What the task requires
Exactly the lines from the start of the data through the line containing "on the table." should be output, with both ends kept and nothing added.

--------

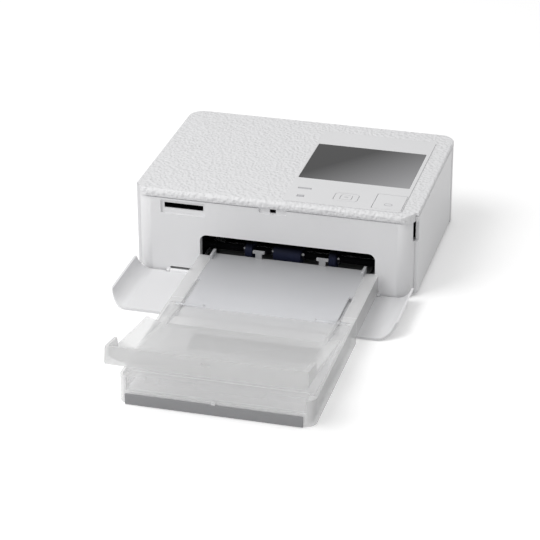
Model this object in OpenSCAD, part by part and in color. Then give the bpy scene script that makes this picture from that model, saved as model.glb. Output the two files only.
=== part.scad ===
// Compact photo printer with a slide-in paper cassette, front flap down and side ink door.
// Millimetres, +Z up, -Y to the front, origin at the centre of the footprint on the table.

/* [Body] */
// width over the side walls
body_w = 182.2; // [170:0.1:200]
// depth with the front flap closed
body_d = 133; // [126:0.5:150]
// height from the table to the control panel
body_h = 57.6; // [57:0.1:62]
// radius of the four upright corners
corner_r = 12; // [10:0.5:14]
// wall of the mouldings
wall = 2.2; // [1.8:0.1:2.4]
// height of the feet under the floor pan
foot_h = 1.0; // [0.8:0.1:1.4]
// height of the rounded rim along the front of the top cover
rim_h = 6; // [5:0.5:7]

// width of the label pad under the floor
pad_w = 60; // [40:1:80]
// depth of the label pad
pad_d = 40; // [30:1:60]

/* [Fits] */
// gap between mouldings that move past each other
gap = 0.3; // [0.25:0.05:0.4]
// radial clearance of shafts and pins
run = 0.05; // [0.03:0.01:0.1]

/* [Paper slot] */
// clear width of the slot in the front
slot_w = 113.2; // [112.8:0.1:116]
// middle of the slot, to the right of the middle of the body
slot_x = 8.9; // [8:0.05:9.5]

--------

Solution for this task
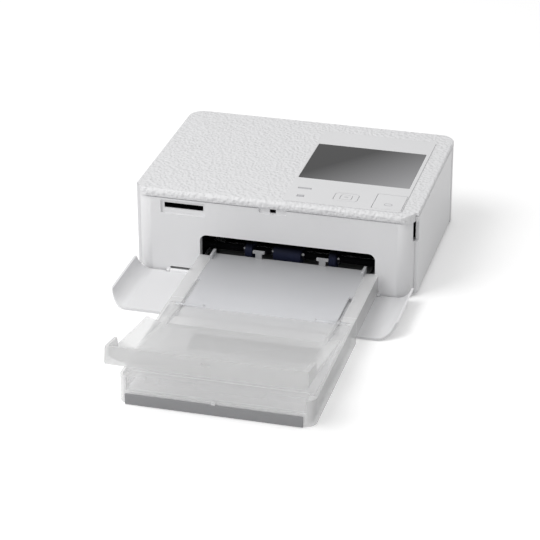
Model this object in OpenSCAD, part by part and in color. Then give the bpy scene script that makes this picture from that model, saved as model.glb. Output the two files only.
=== part.scad ===
// Compact photo printer with a slide-in paper cassette, front flap down and side ink door.
// Millimetres, +Z up, -Y to the front, origin at the centre of the footprint on the table.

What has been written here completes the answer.